A 1976 Nobel Peace Prize winner,Maguire addressed an attentive
audience at the Varsity Theatre in late October, telling them
if progress toward peace could be achieved in her Northern
Ireland homeland, it is possible anywhere, even in Iraq and
the Middle East.
Her work for peace began after witnessing the death of her
young nephews and niece, struck by a car driven by an Irish
Republican Army member. Along with Betty Williams and Ciaran
McKeown,Maguire founded the “Community of the Peace People”

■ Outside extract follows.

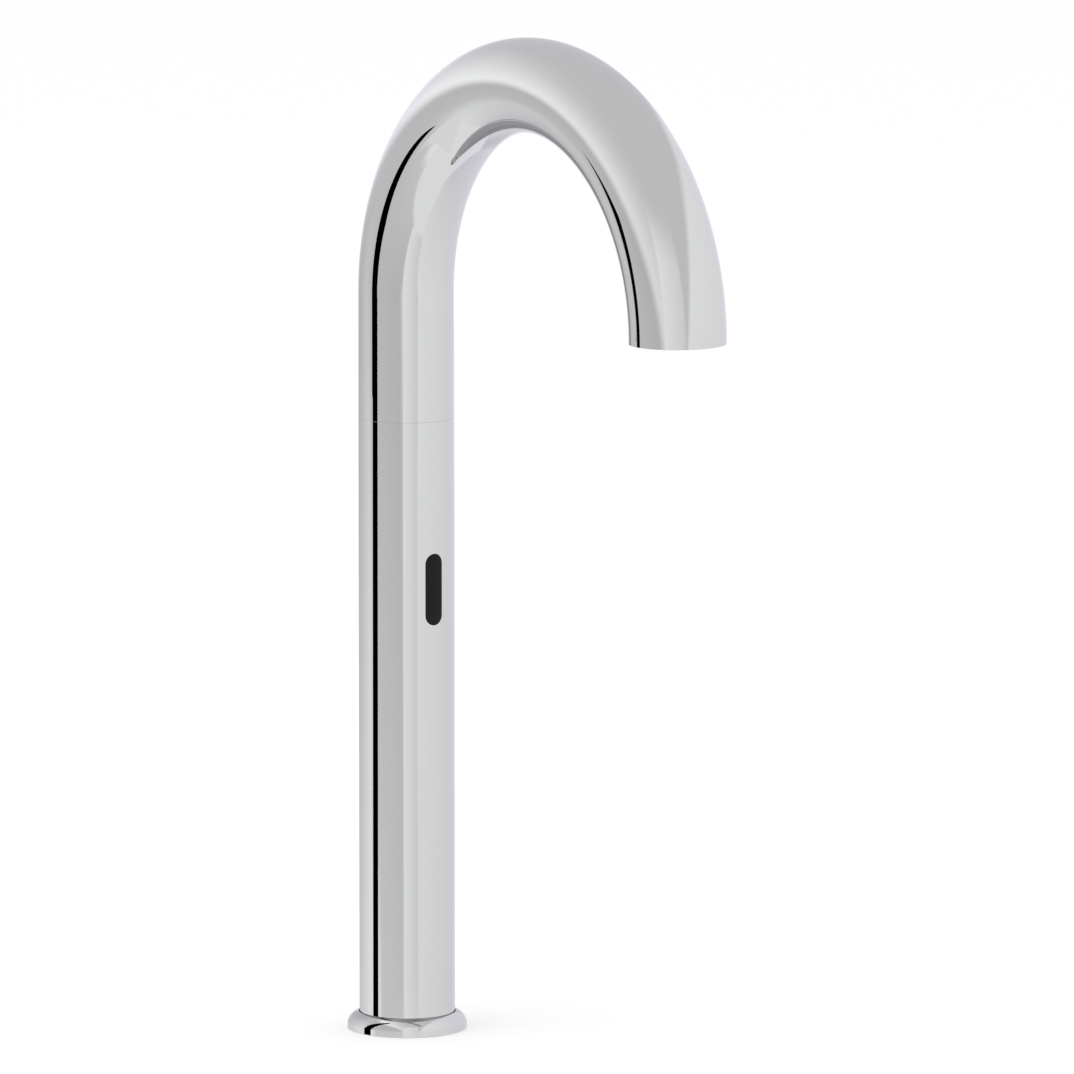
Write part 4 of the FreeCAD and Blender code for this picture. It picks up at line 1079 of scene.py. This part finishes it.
def makeCardGroup():
    # lays one soft-edged card of light over the value that comes in
    labels = ["Azimuth", "Elevation", "Value", *cardInputs.values()]
    tree, at, end = newGroup("softCard", dict.fromkeys(labels, 0.0), ["Value"], False)
    turn = mathNode("WRAP", minus(at["Azimuth"], at["Card azimuth"]), 180.0, -180.0)
    side = over(turn, at["Half width"])
    rise = over(minus(at["Elevation"], at["Card elevation"]), at["Half height"])
    parts = [mathNode("POWER", mathNode("ABSOLUTE", go), at["Corner"]) for go in (side, rise)]
    far = mathNode("POWER", plus(*parts), over(1.0, at["Corner"]))
    inside = times(minus(1.0, far), least(at["Half width"], at["Half height"]))
    inside = plus(over(inside, at["Softness"]), 0.5)
    mask = rangeNode(inside, 0.0, 1.0, 0.0, 1.0, "SMOOTHSTEP")
    tone = timesPlus(side, at["Across"], at["Level"])
    tone = timesPlus(rise, at["Up"], tone)
    change = minus(tone, at["Value"])
    tree.links.new(timesPlus(change, mask, at["Value"]), end["Value"])
    return tree


softCard = makeCardGroup()


def vectorNode(tree, operation, first, second=None):
    node = tree.nodes.new("ShaderNodeVectorMath")
    node.operation = operation
    feed(tree, node.inputs[0], first)
    if second:
        feed(tree, node.inputs[1], second)
    return node.outputs["Value" if operation == "DOT_PRODUCT" else "Vector"]


def bareMaterial(name):
    material = bpy.data.materials.new(name)
    material.use_nodes = True
    tree = material.node_tree
    tree.nodes.clear()
    return material, tree, tree.nodes.new("ShaderNodeOutputMaterial").inputs["Surface"]


def glowMaterial(name):
    # a glow that is left out of the lights, because only mirrors see it
    material, tree, surface = bareMaterial(name)
    material.cycles.emission_sampling = "NONE"
    glow = tree.nodes.new("ShaderNodeEmission")
    tree.links.new(glow.outputs[0], surface)
    return material, tree, glow


def tentMaterial():
    material, tree, glow = glowMaterial("tentCloth")
    place = tree.nodes.new("ShaderNodeTexCoord").outputs["Object"]
    look = vectorNode(tree, "NORMALIZE", vectorNode(tree, "SUBTRACT", place, tent["middle"]))
    right = vectorNode(tree, "DOT_PRODUCT", look, tent["right"])
    toward = vectorNode(tree, "DOT_PRODUCT", look, tent["toward"])
    rise = vectorNode(tree, "DOT_PRODUCT", look, (0.0, 0.0, 1.0))
    azimuth = mathNode("DEGREES", mathNode("ARCTAN2", right, toward))
    elevation = mathNode("DEGREES", mathNode("ARCSINE", rise))

    def lay(value, card):
        values = {cardInputs[key]: number for key, number in card.items()}
        node = groupNode(
            tree, softCard, Azimuth=azimuth, Elevation=elevation, Value=value, **values)
        return node.outputs["Value"]

    value = tent["wall"]
    for label in ("halo", "backLight", "greyWall", "sideWall", "lightDoor", "floorGlow"):
        value = lay(value, cards[label])
    edge = plus(over(minus(tent["floorTop"], elevation), tent["floorSoft"]), 0.5)
    mask = rangeNode(edge, 0.0, 1.0, 0.0, 1.0, "SMOOTHSTEP")
    value = timesPlus(minus(tent["floorLevel"], value), mask, value)
    value = lay(value, cards["window"])
    # painted shade: a mirror image seen in a second mirror is dimmed further than the second mirror
    # alone makes it
    deep = tree.nodes.new("ShaderNodeLightPath").outputs["Glossy Depth"]
    deep = mathNode("GREATER_THAN", deep, tent["secondDepth"])
    value = times(value, timesPlus(deep, tent["paintedSecondShade"] - 1.0, 1.0))
    cool = lay(lay(0.0, cards["coolRight"]), cards["coolLeft"])
    colour = mixColours(tree, cool, tent["plain"], tent["lilac"])
    tree.links.new(colour, glow.inputs["Color"])
    tree.links.new(value, glow.inputs["Strength"])
    return material


def glossOnly(thing):
    # seen by mirrors and by nothing else
    for kind in ("camera", "diffuse", "transmission", "volume_scatter", "shadow"):
        setattr(thing, "visible_" + kind, False)


def pitchTent():
    work = bmesh.new()
    bmesh.ops.create_uvsphere(
        work, u_segments=tent["around"], v_segments=tent["rows"], radius=tent["radius"],
        matrix=Matrix.Translation(tent["middle"]))
    mesh = bpy.data.meshes.new("lightTent")
    work.to_mesh(mesh)
    work.free()
    glossOnly(linkObject("light_tent", mesh, tentMaterial()))


# a black card beside the tap gives the chrome its dark line: corners as (right, toward, up)
flag = [
    (-0.264, 0.012, 0.204), (-0.264, 0.090, 0.221), (-0.264, 0.090, 0.304), (-0.264, 0.012, 0.304)]
# below it a blind of slats, black from beneath and pale from above, so that the column mirrors
# it dark and the arch doesn't
blind = {
    "near": 98.0 * mm,
    "far": 142.0 * mm,
    "top": 267.1 * mm,
    "drop": 20.5 * mm,       # of each slat from its near edge to its far edge
    "spacing": 10.5 * mm,
    "count": 29,
    "topNear": (15.6 * mm, 41.4 * mm),
    "topFar": (17.0 * mm, 55.0 * mm),
    "lowNear": (12.1 * mm, 39.6 * mm),
    "lowFar": (11.9 * mm, 52.4 * mm),
    "level": 0.92,
}
# a small grey card between the column and the outlet keeps the blind out of the outlet's end
outletCard = {
    "corners": [(0.050, 0.119, 0.268), (0.050, 0.1325, 0.268), (0.050, 0.1325, 0.290),
                (0.050, 0.129, 0.303), (0.050, 0.119, 0.303)],
    "level": 0.73,
}


def cardGlow(name, level, dark=False):
    # a card that glows evenly, and is black from behind where dark is set
    material, tree, glow = glowMaterial(name)
    glow.inputs["Strength"].default_value = level
    if dark:
        behind = tree.nodes.new("ShaderNodeNewGeometry").outputs["Backfacing"]
        shown = timesPlus(behind, -level, level)
        tree.links.new(shown, glow.inputs["Strength"])
    return material


def hangCards(name, cards, material):
    # cards of corners given as the camera sees them, wound so that their faces look up or out
    right, toward = Vector(tent["right"]), Vector(tent["toward"])
    points, faces = [], []
    for corners in cards:
        faces.append(tuple(range(len(points), len(points) + len(corners))))
        points += [right * a + toward * b + Vector((0.0, 0.0, c)) for a, b, c in corners]
    glossOnly(linkObject(name, meshFrom(name, points, faces), material))


def hangFlags():
    slats = []
    for i in range(blind["count"]):
        share = i / (blind["count"] - 1)
        near = [a + (b - a) * share for a, b in zip(blind["topNear"], blind["lowNear"])]
        far = [a + (b - a) * share for a, b in zip(blind["topFar"], blind["lowFar"])]
        top = blind["top"] - i * blind["spacing"]
        low = top - blind["drop"]
        slats.append([
            (-blind["near"], near[0], top), (-blind["far"], far[0], low),
            (-blind["far"], far[1], low), (-blind["near"], near[1], top)])
    hangCards("flag_upper", [flag], cardGlow("flagCloth", 0.0))
    hangCards("flag_blind", slats, cardGlow("blindSlats", blind["level"], True))
    hangCards("outlet_card", [outletCard["corners"]], cardGlow("greyCard", outletCard["level"]))


pitchTent()
hangFlags()
print("tent and flags hung")


# pale underfoot, and seen through from below
ground = {
    "colour": (0.8, 0.8, 0.8, 1),
    "lift": (0.30, 0.30, 0.30, 1),
    "level": -0.05 * mm,
    "radii": (17.5 * mm, 60 * mm, 1.0, 12.0),
    "around": 96,
}


def mixShaders(tree, share, first, second):
    node = tree.nodes.new("ShaderNodeMixShader")
    for socket, value in zip(node.inputs, (share, first, second)):
        tree.links.new(value, socket)
    return node.outputs[0]


def floorMaterial():
    material, tree, surface = bareMaterial("paleFloor")
    paint = addNode(tree, "ShaderNodeBsdfDiffuse", Color=ground["colour"]).outputs[0]
    lift = addNode(tree, "ShaderNodeEmission", Color=ground["lift"]).outputs[0]
    both = tree.nodes.new("ShaderNodeAddShader")
    tree.links.new(paint, both.inputs[0])
    tree.links.new(lift, both.inputs[1])
    rays = tree.nodes.new("ShaderNodeLightPath").outputs
    seen = most(rays["Is Camera Ray"], rays["Is Glossy Ray"])
    seen = most(seen, rays["Is Transmission Ray"])
    pale = mixShaders(tree, seen, paint, both.outputs[0])
    below = tree.nodes.new("ShaderNodeNewGeometry").outputs["Backfacing"]
    clear = tree.nodes.new("ShaderNodeBsdfTransparent").outputs[0]
    tree.links.new(mixShaders(tree, below, pale, clear), surface)
    return material


def layFloor():
    points, faces = [], []
    count = ground["around"]
    for r in ground["radii"]:
        for i in range(count):
            a = 2 * math.pi * i / count
            points.append((r * math.cos(a), r * math.sin(a), ground["level"]))
    for k in range(len(ground["radii"]) - 1):
        for i in range(count):
            n = (i + 1) % count
            faces.append((k * count + i, (k + 1) * count + i, (k + 1) * count + n, k * count + n))
    floor = linkObject("studio_floor", meshFrom("studioFloor", points, faces), floorMaterial())
    floor.visible_glossy = False      # the tent holds the floor that the chrome mirrors


layFloor()


print("stage set")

movement to end violence in Northern Ireland. She described
Northern Ireland’s problems as multidimensional and called
for a multi-dimensional approach to solving them. Expressing
hope for the future, she said, “Identities are changing, and
the people are beginning to recognize, after suffering 35
years of death and destruction, we have to learn to work as
a diverse people.”
Maguire, who visited Iraq in 1999, said what she saw there
led her to strongly oppose the United States' involvement
in Iraq, and she participated in a 30- day fast outside the
White House last March in protest of the war. She called on
Americans to pursue different means. “We need the U.S. to
help change the world,” Maguire said.
During her talk she also urged the Anglican and Catholic
churches to “stop being ambivalent about violence,” stating
that violence is “against Christian teaching.” She advocates
resurrecting “that Jesus spirit” of non-violence to “revive
and renew” the churches.
Maguire is the third Nobel Laureate to speak on the Marquette
Campus in the past 18 month. Oscar Arias, former President
of Costa Rica visited in fall 2002 and Anglican Archbishop
Desmond Tutu was on campus last spring.